At the time when NCERT wrote a report on the school, it was a non-residential school of around 320 students. School got over by 3pm and then children went home.

Mirambika is an alternative school and schools like this have low strength and good Student-Teacher Ratio.

NCERT found this school interesting and a few people from NCERT came and spent time in school and noticed minutely the day to day functioning of the school. They wrote a detailed unbiased report in the form of a book, which contains not just good things about Mirambika but also some of the negative side of Mirambika, which is not very strong.

Let me share my personal copy (PDF) of this book.

It highlights many parts of the book and reading only the highlights is an easy way to understand many of the important parts of Mirambika which are especially useful for SoM. Please note that Yellow color is used for normal highlighting. Green for more important highlights.

A detailed inside view

Duration: 30 min

An Excerpt From The NCERT Book:

Mirambika has a multi-level learning system, i.e. children within a group may perform at different levels in different subjects and teaching is done specifically at their individual level (Prospectus). The school follows the project approach to teaching and has no fixed curricula or syllabus. However for each group, goals in terms of qualities, mental faculties and skills to be developed during the course of one year are decided and delineated into quarterly targets. Within this broad framework the child is provided varied learning experiences by working on projects which are inter-disciplinary in nature.

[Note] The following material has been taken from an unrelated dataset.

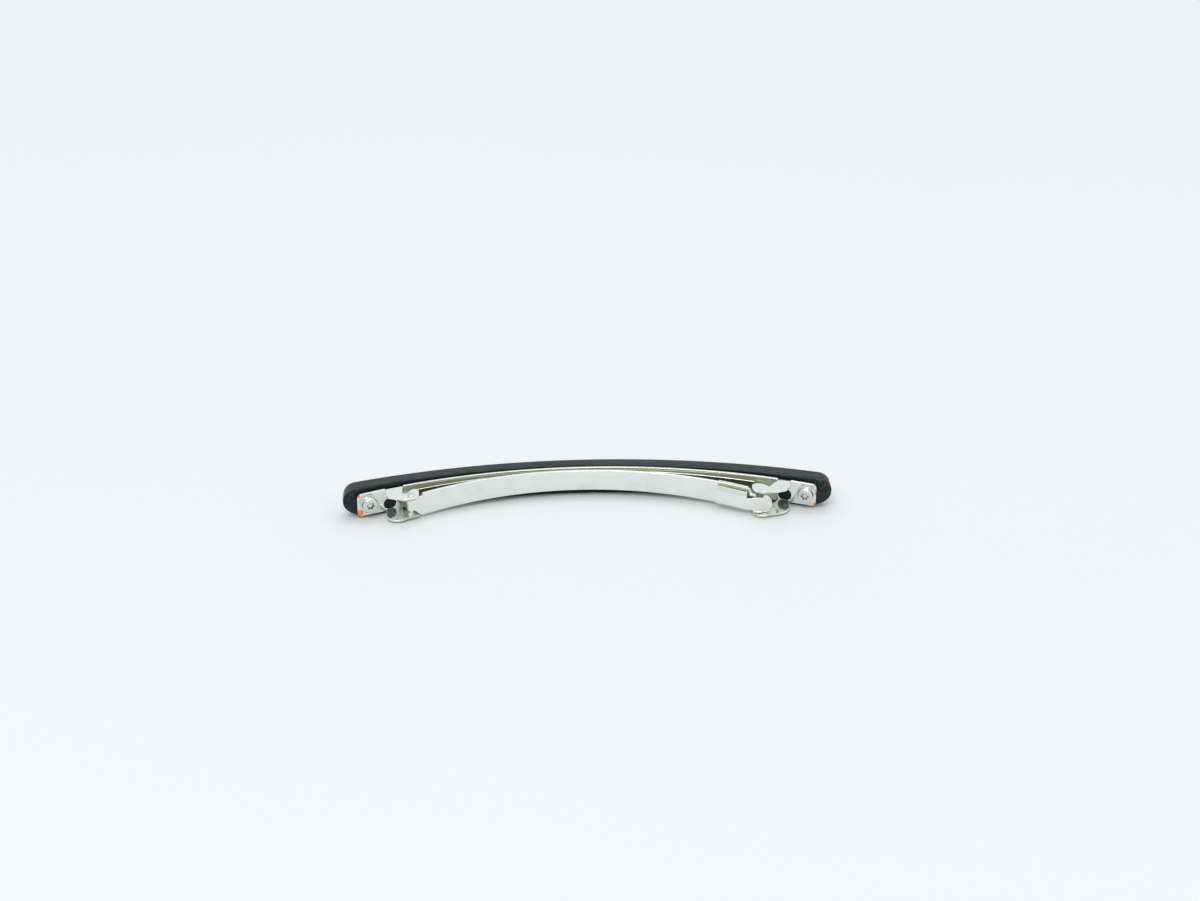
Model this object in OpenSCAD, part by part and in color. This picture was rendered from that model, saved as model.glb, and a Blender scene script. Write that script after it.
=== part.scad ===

During the actual course of project work, children do a lot of activities related to the project chosen by a particular group. Children collect information, experiment, have group discussions, quiz competitions, put up exhibitions and have debates on the topics. Sometimes field trips are also arranged. The groups are monitored to provide for formal learning in informal settings. A child’s learning is paced according to his/her capabilities, e.g. a child may be performing a year lower to his/her age in one subject and at a higher level in another. In the afternoons the children are taught specific subject areas, e.g. English, Hindi and Mathematics. Subject specialists teach in small groups or individually depending on the need of the child, keeping in view the minimum learning required for a particular age group. The curriculum is not rigidly structured and is open-ended and evolves ‘organically’ i.e. in accordance with the needs and capacities of the child.